Job =>
Copy all of the material below exactly.
┌──
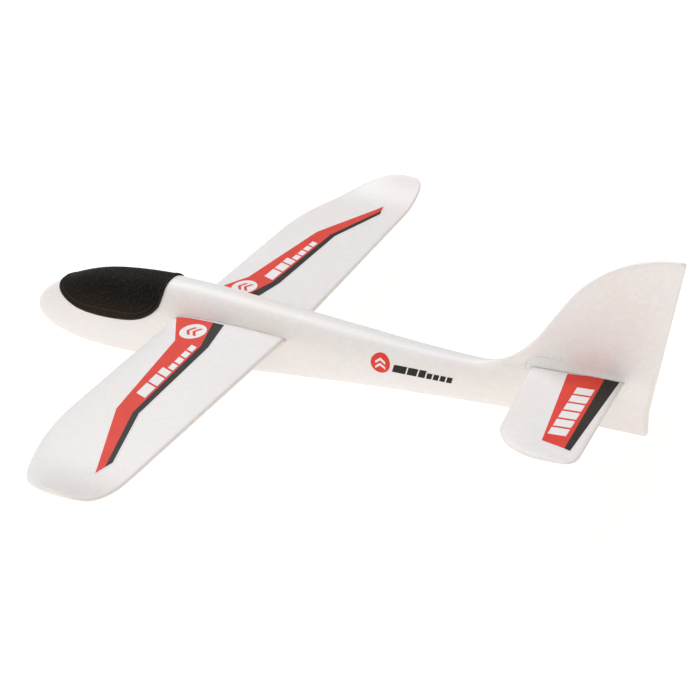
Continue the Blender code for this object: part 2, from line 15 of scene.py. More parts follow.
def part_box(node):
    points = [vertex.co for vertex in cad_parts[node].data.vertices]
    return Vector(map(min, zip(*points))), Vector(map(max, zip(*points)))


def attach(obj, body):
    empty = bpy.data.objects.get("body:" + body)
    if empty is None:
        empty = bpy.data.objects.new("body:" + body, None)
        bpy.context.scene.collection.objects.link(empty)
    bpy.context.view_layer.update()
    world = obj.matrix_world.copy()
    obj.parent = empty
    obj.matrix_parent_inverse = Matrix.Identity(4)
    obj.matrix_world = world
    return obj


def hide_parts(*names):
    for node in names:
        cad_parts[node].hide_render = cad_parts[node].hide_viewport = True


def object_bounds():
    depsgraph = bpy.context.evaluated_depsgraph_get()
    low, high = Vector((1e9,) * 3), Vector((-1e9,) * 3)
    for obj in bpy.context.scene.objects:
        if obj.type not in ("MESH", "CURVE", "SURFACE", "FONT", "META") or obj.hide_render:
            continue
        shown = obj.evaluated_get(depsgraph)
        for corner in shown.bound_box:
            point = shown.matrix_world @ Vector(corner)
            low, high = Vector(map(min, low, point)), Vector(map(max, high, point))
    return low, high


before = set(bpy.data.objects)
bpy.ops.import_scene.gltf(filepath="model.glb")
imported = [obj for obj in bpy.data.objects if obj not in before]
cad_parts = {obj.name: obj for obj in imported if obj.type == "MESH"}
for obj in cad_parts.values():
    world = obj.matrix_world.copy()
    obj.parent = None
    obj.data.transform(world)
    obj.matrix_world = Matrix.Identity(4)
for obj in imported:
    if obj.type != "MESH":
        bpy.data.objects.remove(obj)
└──
Reply to the task =>
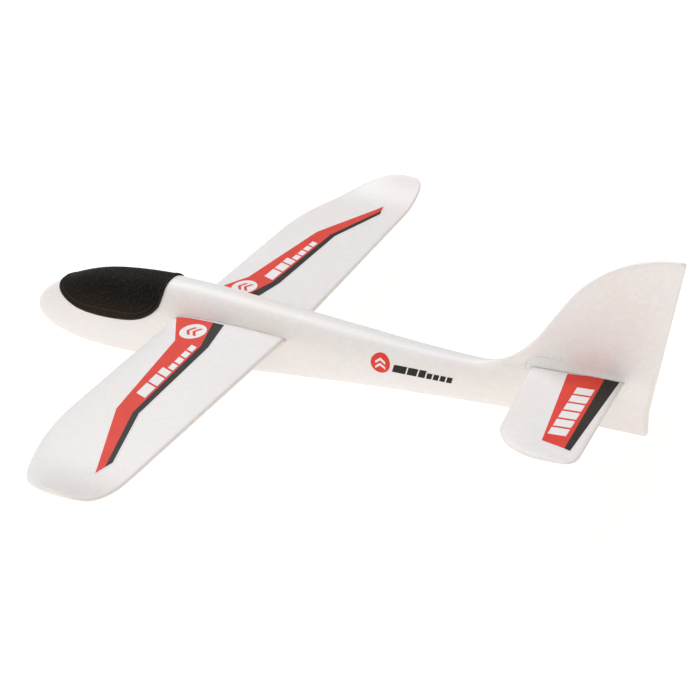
Continue the Blender code for this object: part 2, from line 15 of scene.py. More parts follow.
def part_box(node):
    points = [vertex.co for vertex in cad_parts[node].data.vertices]
    return Vector(map(min, zip(*points))), Vector(map(max, zip(*points)))


def attach(obj, body):
    empty = bpy.data.objects.get("body:" + body)
    if empty is None:
        empty = bpy.data.objects.new("body:" + body, None)
        bpy.context.scene.collection.objects.link(empty)
    bpy.context.view_layer.update()
    world = obj.matrix_world.copy()
    obj.parent = empty
    obj.matrix_parent_inverse = Matrix.Identity(4)
    obj.matrix_world = world
    return obj


def hide_parts(*names):
    for node in names:
        cad_parts[node].hide_render = cad_parts[node].hide_viewport = True


def object_bounds():
    depsgraph = bpy.context.evaluated_depsgraph_get()
    low, high = Vector((1e9,) * 3), Vector((-1e9,) * 3)
    for obj in bpy.context.scene.objects:
        if obj.type not in ("MESH", "CURVE", "SURFACE", "FONT", "META") or obj.hide_render:
            continue
        shown = obj.evaluated_get(depsgraph)
        for corner in shown.bound_box:
            point = shown.matrix_world @ Vector(corner)
            low, high = Vector(map(min, low, point)), Vector(map(max, high, point))
    return low, high


before = set(bpy.data.objects)
bpy.ops.import_scene.gltf(filepath="model.glb")
imported = [obj for obj in bpy.data.objects if obj not in before]
cad_parts = {obj.name: obj for obj in imported if obj.type == "MESH"}
for obj in cad_parts.values():
    world = obj.matrix_world.copy()
    obj.parent = None
    obj.data.transform(world)
    obj.matrix_world = Matrix.Identity(4)
for obj in imported:
    if obj.type != "MESH":
        bpy.data.objects.remove(obj)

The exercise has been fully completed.